Por el contrario, los miedos, tensiones, angustias y preocupaciones expresan la falta de verdadera entrega espiritual, de simplicidad y de unidad de vida. Quiero amar a Dios, pero, en la misma medida, también deseo realizar tal o cual tarea que me parece fundamental. Quiero seguir a Jesucristo, pero sin renunciar a compensaciones y éxitos humanos. Quiero ser santo, pero también busco disfrutar de determinadas ventajas del pecador. Quiero estar del lado del Señor, pero a la vez deseo estar del lado de tales o cuales afectos o seguridades. No es extraño que, entonces, vivir intentando ser fiel simultáneamente a Dios y al mundo se convierta en una tarea agotadora e imposible.


NOTAS

  1. Esto aparece claramente en san Pablo, véase Col 3,9-10: «Os habéis despojado del hombre viejo, con sus obras, y os habéis revestido de la nueva condición que, mediante el conocimiento, se va renovando a imagen de su Creador»; Ef 4,24: «Revestíos de la nueva condición humana creada a imagen de Dios: justicia y santidad verdaderas».

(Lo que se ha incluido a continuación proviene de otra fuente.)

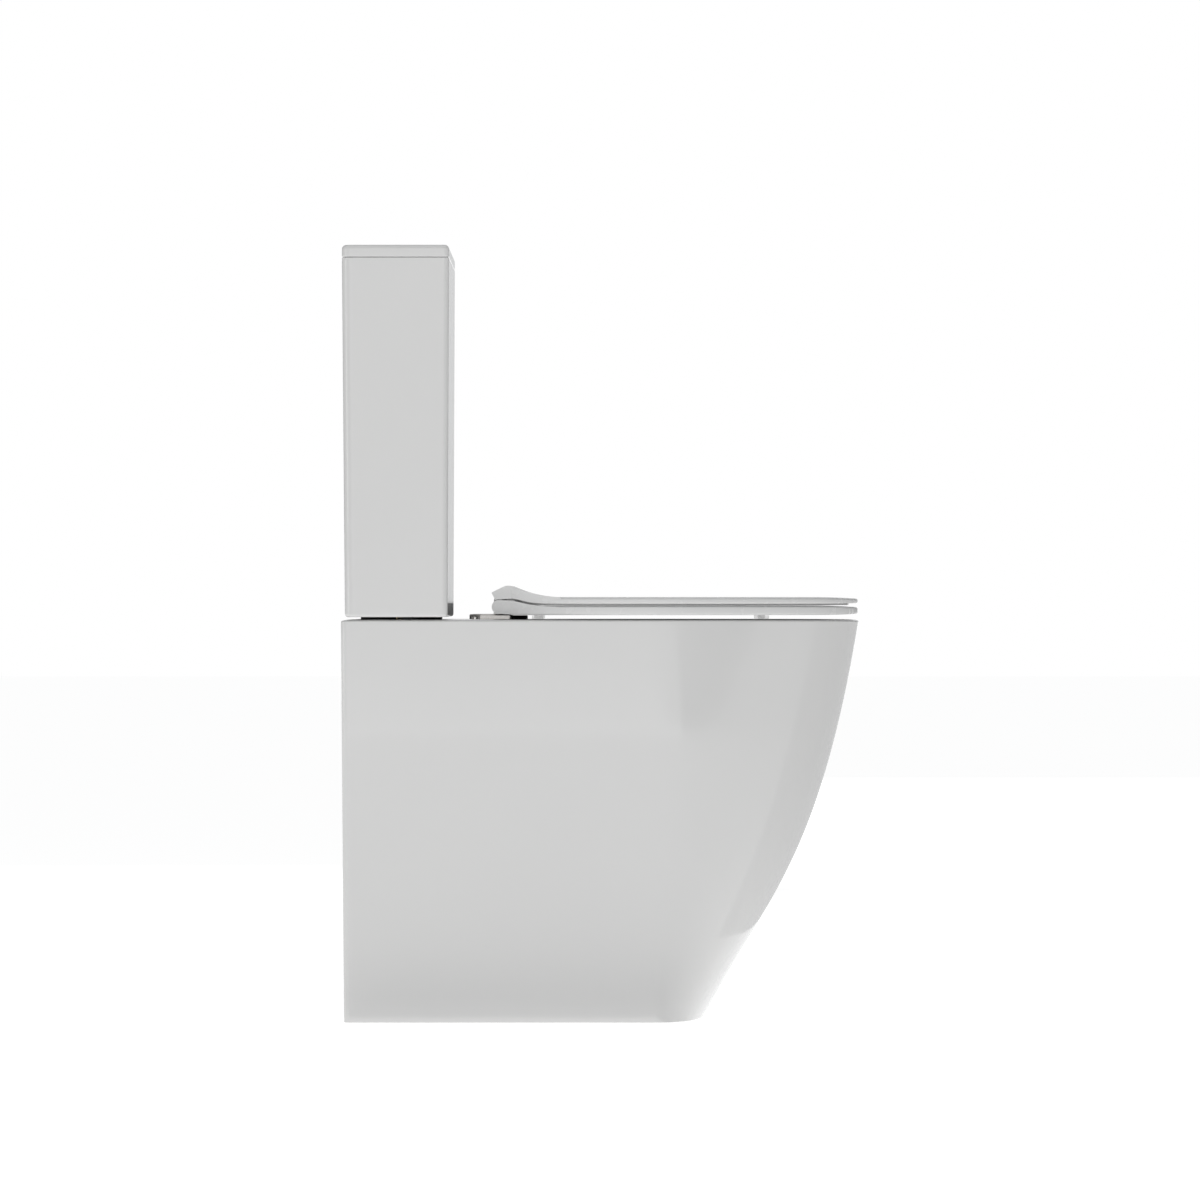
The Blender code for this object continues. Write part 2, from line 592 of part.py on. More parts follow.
# ---------------------------------------------------------------- cistern fixings
def make_cistern_fixings(rubber, brass, nylon):
    for side, s in SIDES:
        at = (s * BOLT_X, VALVE_Y, 0)
        tube("tank_bolt_seal_" + side, 0.0042, 0.0100, FLOOR_IN + GAP, FLOOR_IN + 0.0028, at, rubber, 20)
        head = FLOOR_IN + 0.0031
        turned("tank_bolt_" + side,
               [(0, 0.3900), (0.0038, 0.3900), (0.0038, head), (0.0080, head), (0.0080, head + 0.003),
                (0.0050, head + 0.0045), (0, head + 0.0045)], at, brass, steps=20)
        tube("tank_bolt_washer_" + side, 0.0042, 0.0105, CAVITY_TOP - 0.0023, CAVITY_TOP - GAP, at,
             brass, 20)
        wing_nut("tank_bolt_nut_" + side, at[:2], CAVITY_TOP - 0.0026, 0.0085, 0.0041, nylon)
        rod("cistern_pad_" + side, 0.0110, RIM_Z + GAP, CISTERN_Z - GAP, (s * 0.158, VALVE_Y - 0.01, 0),
            rubber, steps=20)
    # soft ring that seals the flush valve's nut into the pan's recess
    turned("coupling_gasket",
           [(0.0292, RECESS_FLOOR + GAP), (0.0440, RECESS_FLOOR + GAP), (0.0448, 0.4160),
            (0.0448, CISTERN_Z - GAP), (0.0390, CISTERN_Z - GAP), (0.0390, 0.4210), (0.0292, 0.4210)],
           (0, VALVE_Y, 0), rubber)


# ---------------------------------------------------------------- flush valve
def make_flush_valve(shell, rubber, accent):
    at = (0, VALVE_Y, 0)
    washer_top = FLOOR_IN + 0.0028
    tube("flush_valve_seal", 0.0296, 0.0370, FLOOR_IN + GAP, washer_top, at, rubber)
    flange = washer_top + GAP
    turned("flush_valve_base",
           [(0.0240, 0.4180), (0.0285, 0.4180), (0.0285, flange), (0.0380, flange),
            (0.0380, flange + 0.0050), (0.0270, flange + 0.0050), (0.0270, flange + 0.0090),
            (0.0240, flange + 0.0090)], at, shell)
    tube("flush_valve_nut", 0.0289, 0.0380, 0.4215, CISTERN_Z - 0.0006, at, shell)
    seat = flange + 0.0093
    # tower, with windows that let the water through to the seat
    tower = turned("flush_valve_tower",
                   [(0.0275, flange + 0.0053), (0.0350, flange + 0.0053), (0.0350, flange + 0.0110),
                    (0.0310, flange + 0.0160), (0.0310, 0.6900), (0.0340, 0.6950), (0.0340, 0.7000),
                    (0.0285, 0.7000), (0.0285, flange + 0.0110), (0.0275, flange + 0.0105)], at, shell)
    for name, x, y in (("side", 0.05, 0.0110), ("front", 0.0110, 0.05)):
        cut(tower, block("tower_window_" + name, (-x, VALVE_Y - y, flange + 0.0180),
                         (x, VALVE_Y + y, 0.520)))
    # fork posts that carry the rockers
    for side, s in SIDES:
        x = s * ROCKER_X
        for end, fork in SIDES:
            y = VALVE_Y + fork * 0.0060
            join(tower, block(f"rocker_post_{side}_{end}", (x - 0.0035, y - 0.0018, 0.6950),
                              (x + 0.0035, y + 0.0018, 0.7240)))
        cut(tower, rod_along_y("rocker_axle_hole_" + side, AXLE_BORE, x, ROCKER_Z, 0.012))
    # sliding overflow tube with its seal
    turned("overflow_tube",
           [(0.0100, seat + 0.0005), (0.0230, seat + 0.0050), (0.0230, seat + 0.0070),
            (0.0125, seat + 0.0120), (0.0125, 0.7150), (0.0180, 0.7160), (0.0180, 0.7180),
            (0.0125, 0.7198), (0.0100, 0.7198)], at, accent)
    turned("flush_seal",
           [(0.0115, seat), (0.0255, seat), (0.0262, seat + 0.0020), (0.0232, seat + 0.0047),
            (0.0115, seat + 0.0001)], at, rubber)
    make_rocker("rocker_full", 1, 0.0142, accent)
    make_rocker("rocker_half", -1, 0.0215, accent)


def rod_along_y(name, radius, x, z, half):
    """A round rod across the row of fittings, for an axle or its hole."""
    return loft(name, [[(x + radius * cos(t), VALVE_Y + y, z + radius * sin(t))
                        for t in (tau * i / 12 for i in range(12))] for y in (-half, half)])


def make_rocker(name, s, inner, mat):
    """A two armed lever, pushed down at its outer pad. Its inner end rises under the tube's collar."""
    x, z = s * ROCKER_X, ROCKER_Z
    arm = [(s * inner, z - 0.0074), (s * ROCKER_PAD, z - 0.0020), (s * ROCKER_PAD, z + 0.0010),
           (s * inner, z - 0.0048)]
    rocker = loft(name, [[(px, VALVE_Y + y, pz) for px, pz in arm] for y in (-0.0036, 0.0036)], mat)
    join(rocker, rod_along_y(name + "_boss", 0.0032, x, z, 0.0037),
         rod_along_y(name + "_axle", AXLE_RADIUS, x, z, 0.0085))
    pivot(rocker, (x, VALVE_Y, z))


# ---------------------------------------------------------------- push button
def button_outline(s, scale=1.0):
    """The part of the button's disc on one side of the gap, s = 1 for the larger part."""
    chord = BUTTON_SPLIT + s * 0.0005
    reach = pi / 2 + s * 0.22    # half of the arc, which runs just past the chord
    middle = 0 if s > 0 else pi
    keep = max if s > 0 else min
    points = arc(0, 0, BUTTON_RADIUS, middle - reach, middle + reach, 16)
    return [(scale * keep(x, chord), scale * y + VALVE_Y) for x, y in points]


def make_buttons(chrome, shell, steel):
    at = (0, VALVE_Y, 0)
    sleeve_top = SLEEVE_FLOOR + 0.002
    bezel = turned("button_bezel",
                   [(0.0202, sleeve_top), (0.0202, 0.8424), (0.0212, 0.8428), (0.0255, 0.8420),
                    (0.0270, 0.8403), (0.0229, 0.8403), (0.0229, SLEEVE_FLOOR), (0.0030, SLEEVE_FLOOR),
                    (0.0030, sleeve_top)], at, chrome)
    tube("button_ring_nut", 0.0233, 0.0320, 0.8200, TOP_Z - LID_SHELL - 0.0005, at, shell)
    for name, s, stem_x in (("half", -1, -0.0118), ("full", 1, 0.0090)):
        button = loft(f"flush_button_{name}",
                      [at_height(button_outline(s), BUTTON_TOP - 0.0071),
                       at_height(button_outline(s), BUTTON_TOP - 0.0008),
                       at_height(button_outline(s, 0.97), BUTTON_TOP)], chrome)
        stem_at = (stem_x, VALVE_Y, 0)
        cut(bezel, rod(f"stem_hole_{name}", 0.0026, 0.80, 0.82, stem_at, steps=12))
        join(button, rod(f"button_stem_{name}", 0.0020, CRANK_Z0, 0.8370, stem_at, steps=12))
        # crank out to the rocker's pad
        foot_x = s * (ROCKER_PAD - 0.0030)
        x0, x1 = span(stem_x, foot_x)
        join(button, block(f"button_crank_{name}", (x0, VALVE_Y - 0.0020, CRANK_Z0),
                           (x1, VALVE_Y + 0.0020, CRANK_Z1)))
        join(button, block(f"button_foot_{name}", (foot_x - 0.0020, VALVE_Y - 0.0020, ROCKER_Z + 0.0018),
                           (foot_x + 0.0020, VALVE_Y + 0.0020, CRANK_Z1 - 0.0010)))
        pivot(button, (0, VALVE_Y, BUTTON_TOP))
        make_spring(f"button_spring_{name}", (stem_x, VALVE_Y), sleeve_top + 0.0006, 0.8340, steel)


def make_spring(name, at, z0, z1, mat):
    """A round wire coil with closed ends."""
    wire, radius, turns, per_turn, sides = 0.0004, 0.0034, 4, 8, 4
    count = turns * per_turn
    sections = []
    for i in range(count + 1):
        t = tau * i / per_turn
        z = z0 + wire + (z1 - z0 - 2 * wire) * i / count
        out = Vector((cos(t), sin(t), 0))
        sections.append([Vector((at[0], at[1], z)) + radius * out
                         + wire * (cos(a) * out + sin(a) * Vector((0, 0, 1)))
                         for a in (tau * k / sides for k in range(sides))])
    loft(name, sections, mat)


# ---------------------------------------------------------------- fill valve
def make_fill_valve(shell, rubber, accent, brass):
    at = (FILL_X, VALVE_Y, 0)
    tube("fill_valve_seal", 0.0108, 0.0150, FLOOR_IN + GAP, FLOOR_IN + 0.0025, at, rubber, 24)
    flange = FLOOR_IN + 0.0028
    turned("fill_valve_shank",
           [(0.0050, 0.3900), (0.0104, 0.3900), (0.0104, flange), (0.0160, flange),
            (0.0160, flange + 0.0045), (0.0050, flange + 0.0045)], at, brass, steps=24)
    hexagon = [(FILL_X + 0.0168 * cos(tau * i / 6), VALVE_Y + 0.0168 * sin(tau * i / 6)) for i in range(6)]
    nut = prism("fill_valve_nut", hexagon, 0.4280, CISTERN_Z - 0.0006, brass, smooth=False)
    cut(nut, rod("fill_nut_bore", 0.0108, 0.42, 0.45, at, steps=24))
    foot = flange + 0.0048
    body = turned("fill_valve_body",
                  [(0, foot), (0.0150, foot), (0.0150, foot + 0.006), (0.0120, foot + 0.010),
                   (0.0120, 0.7560), (0.0200, 0.7600), (0.0210, 0.7650), (0.0210, 0.7760),
                   (0.0170, 0.7840), (0, 0.7840)], at, shell, steps=28)
    # fork for the float lever
    for end, fork in SIDES:
        y = VALVE_Y + fork * 0.0048
        join(body, block("lever_post_" + end, (LEVER_X - 0.0040, y - 0.0014, 0.7620),
                         (LEVER_X + 0.0050, y + 0.0014, 0.7760)))
    cut(body, rod_along_y("lever_axle_hole", AXLE_BORE, LEVER_X, LEVER_Z, 0.012))
    cut(body, block("lever_slot", (LEVER_X - 0.0070, VALVE_Y - 0.0034, 0.7600),
                    (LEVER_X + 0.0070, VALVE_Y + 0.0034, 0.7900)))
    # float cup on the column, with a link rod beside it
    cup = turned("float_cup",
                 [(0.0128, FLOAT_Z0 + 0.002), (0.0160, FLOAT_Z0 + 0.002), (0.0180, FLOAT_Z0),
                  (0.0300, FLOAT_Z0), (0.0320, FLOAT_Z0 + 0.002), (0.0320, FLOAT_Z1 - 0.002),
                  (0.0300, FLOAT_Z1), (0.0128, FLOAT_Z1)], at, accent, steps=24)
    link_x = LEVER_X - 0.0200
    join(cup, block("float_link_arm", (link_x - 0.0020, VALVE_Y - 0.0020, FLOAT_Z1 - 0.0060),
                    (FILL_X - 0.0250, VALVE_Y + 0.0020, FLOAT_Z1 - 0.0020)))
    join(cup, block("float_link", (link_x - 0.0020, VALVE_Y - 0.0020, FLOAT_Z1 - 0.0060),
                    (link_x + 0.0020, VALVE_Y + 0.0020, LEVER_Z - 0.0040)))
    pivot(cup, (FILL_X, VALVE_Y, FLOAT_Z0))
    lever = block("float_lever", (LEVER_X - 0.0240, VALVE_Y - 0.0028, LEVER_Z - 0.0015),
                  (LEVER_X + 0.0030, VALVE_Y + 0.0028, LEVER_Z + 0.0015), accent)
    join(lever, rod_along_y("lever_axle", AXLE_RADIUS, LEVER_X, LEVER_Z, 0.0062))
    pivot(lever, (LEVER_X, VALVE_Y, LEVER_Z))


# ---------------------------------------------------------------- the whole
def main():
    clear_scene()
    china = material("glazed_china", (0.80, 0.80, 0.79), 0.12)
    resin = material("seat_resin", (0.82, 0.82, 0.81), 0.25)
    chrome = material("chrome", (0.80, 0.80, 0.80), 0.08, 1.0)
    steel = material("steel", (0.62, 0.62, 0.60), 0.30, 1.0)
    brass = material("brass", (0.72, 0.56, 0.28), 0.32, 1.0)
    black = material("black_plastic", (0.02, 0.022, 0.02), 0.45)
    rubber = material("rubber", (0.03, 0.03, 0.03), 0.75)
    buffer = material("clear_buffer", (0.70, 0.70, 0.68), 0.45)
    nylon = material("nylon", (0.75, 0.75, 0.72), 0.45)
    accent = material("blue_plastic", (0.10, 0.28, 0.60), 0.40)
    make_pan(china)
    make_tank(china)
    make_cistern_lid(china)
    make_seat_ring(resin)
    make_seat_lid(resin)
    make_buffers(buffer)
    make_hinges(chrome, black, steel, nylon)
    make_cistern_fixings(rubber, brass, nylon)
    make_flush_valve(nylon, rubber, accent)
    make_buttons(chrome, nylon, steel)
    make_fill_valve(nylon, rubber, accent, brass)


main()
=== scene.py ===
"""Close coupled toilet: fine surfaces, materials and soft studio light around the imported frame."""
import json
from math import cos, pi, radians, sin, tau

import bmesh
import bpy
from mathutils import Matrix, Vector


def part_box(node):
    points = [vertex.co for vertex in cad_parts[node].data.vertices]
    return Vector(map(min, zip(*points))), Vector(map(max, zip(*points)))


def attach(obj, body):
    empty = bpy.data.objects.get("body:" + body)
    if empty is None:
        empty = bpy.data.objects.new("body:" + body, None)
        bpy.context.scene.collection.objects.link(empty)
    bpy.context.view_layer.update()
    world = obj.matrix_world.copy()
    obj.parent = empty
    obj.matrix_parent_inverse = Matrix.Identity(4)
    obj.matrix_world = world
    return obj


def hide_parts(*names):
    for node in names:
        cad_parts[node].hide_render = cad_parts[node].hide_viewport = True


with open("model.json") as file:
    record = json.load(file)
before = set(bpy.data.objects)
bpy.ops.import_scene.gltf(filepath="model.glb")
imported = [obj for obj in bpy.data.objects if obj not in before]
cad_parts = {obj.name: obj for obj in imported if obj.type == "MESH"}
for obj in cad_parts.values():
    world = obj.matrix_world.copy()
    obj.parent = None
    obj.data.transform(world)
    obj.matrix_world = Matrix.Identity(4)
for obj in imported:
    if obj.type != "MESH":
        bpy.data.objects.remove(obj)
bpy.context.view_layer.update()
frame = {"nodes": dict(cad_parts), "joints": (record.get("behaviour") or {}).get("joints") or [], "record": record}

# ---------------------------------------------------------------- places read from the frame
PAN_LOW, PAN_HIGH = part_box("pan")
TANK_LOW, TANK_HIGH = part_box("cistern_tank")
LID_LOW, LID_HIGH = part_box("cistern_lid")
RING_LOW, RING_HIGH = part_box("seat_ring")
SHUT_LOW, SHUT_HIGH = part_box("seat_lid")

JOINTS = {joint["name"]: joint for joint in frame["joints"]}
HINGE_Y, HINGE_Z = JOINTS["seat_ring_hinge"]["pos_m"][1:]

FRONT, REAR = PAN_LOW[1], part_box("pan_rear_wall")[1][1]
RIM_Z = PAN_HIGH[2]
VALVE_Y = sum(axis[1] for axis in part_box("flush_valve_base")) / 2
TOP_Z = LID_HIGH[2]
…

  2. Véase Zac 8,2-3: «Esto dice el Señor del universo: Vivo una intensa pasión por Sión, siento unos celos terribles por ella. Esto dice el Señor: Voy a volver a Sión, habitaré en Jerusalén. Llamarán a Jerusalén “Ciudad Fiel”, y al monte del Señor del universo, “Monte Santo”»; Dt 4,24: «El Señor, tu Dios, es fuego devorador, un Dios celoso». Cf. también Ex 20,5; 34,14; 2Co 11,2.
  3. Tratado sobre el Padrenuestro, 15, CSEL 3,278.
  4. «No anteponer nada al amor de Cristo» (San Benito, Regla, 4,21) «…y nada absolutamente antepongan a Cristo» (Ibid. 72,11).